What is happening is that our brains are comparing various information streams in real time – what movements do we intend to make, visual feedback regarding whether or not our body is moving in the way we intend, combined with physical sensation such as proprioception (feeling where your body is in three dimensional space) and tactile sensation. When everything lines up, we feel as if we occupy and control our bodies. When they don’t line up, weird stuff happens.

The same is true for motion sickness. Our brains compare several streams of information at once – visual information, proprioception, and vestibular information (sensing gravity and acceleration). When these sensory streams do not match up, we feel vertigo (spinning sensation) or motion sickness. Sometimes people have just a vague sense of “dizziness” without overt spinning – they are just off.

In VR there can be a complete mismatch between visual input and vestibular input. My eyes are telling me that I am running over a landscape, while my vestibular system is telling me I am not moving. The main way this is currently addressed is by not having virtual movement, hence the teleporting (which does not count as movement visually). Another potential way to deal with this is to have physical movement match the virtual movement, but this requires a large and expensive rig, which is currently not ready for consumer use. This is the Ready Player One scenario – a harness and an omnidirectional treadmill. This would probably be the best solution, and I suspect you would need only a little bit of movement to significantly reduce motion sickness, as long as it was properly synchronized.

There has also been speculation that perhaps motion sickness can be reduced by leveraging other sensory inputs, such as haptic feedback. There has also been research into using brain stimulation to reduce the effect. A 2023 study looked at “transcranial alternating current stimulation (tACS) at 10 Hz, biophysically modelled to reach the vestibular cortex bilaterally.” I look at this as a proof of concept, not a likely practical solution. But perhaps some lower tech stimulation might be effective.

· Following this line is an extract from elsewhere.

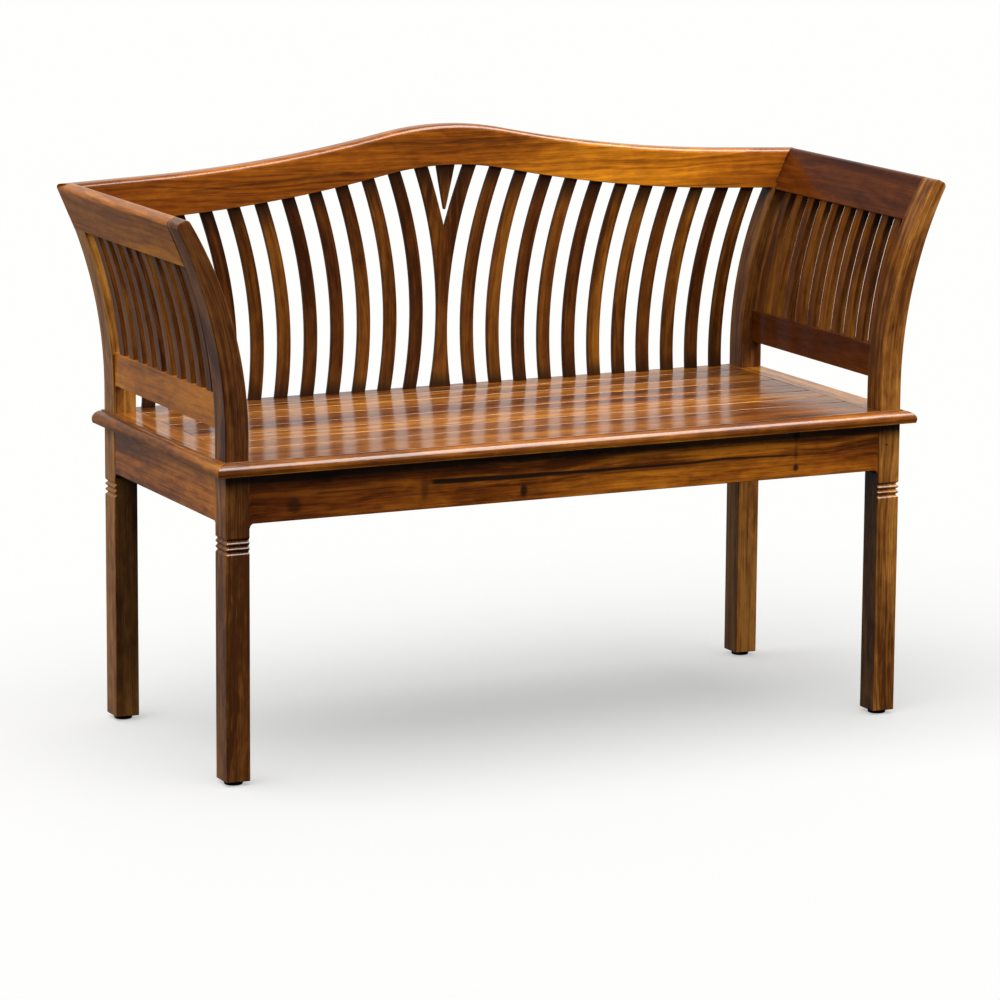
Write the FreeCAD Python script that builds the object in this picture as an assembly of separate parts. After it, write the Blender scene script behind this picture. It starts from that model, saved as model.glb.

I am a little surprised, although pleased, that in the current study a little haptic feedback of the feet lowered motion sickness. My hope is that as the virtual experience gets more multi-modal, with several sensory streams all synchronized, the motion sickness problem will be mostly resolved. In the current study, if the provided picture (see above) is any indication, the users were walking through virtual streets. This would not provide a lot of up and down movement, which is the killer. So perhaps haptic feedback might work for situations that would create mild motion sickness, but I doubt it would be enough for me to survive a virtual roller coaster.

All of this bodes well for a Ready Player One future – with mature VR including haptic feedback with some physical motion. I do wonder if the brain hacking (brain stimulation) component will be necessary or practical in the near future.

One last aside – the other solution to the motion sickness problem is AR – augmented reality. With AR you can see the physical world around you through the goggles, which overlay virtual information. This way you are moving through the physical world, which can be skinned to look very different or have virtual objects added. This does not work for every VR application, however, and is limited because you need the physical space to move around in. But applications and games built around what AR can do has the added benefit of no motion sickness.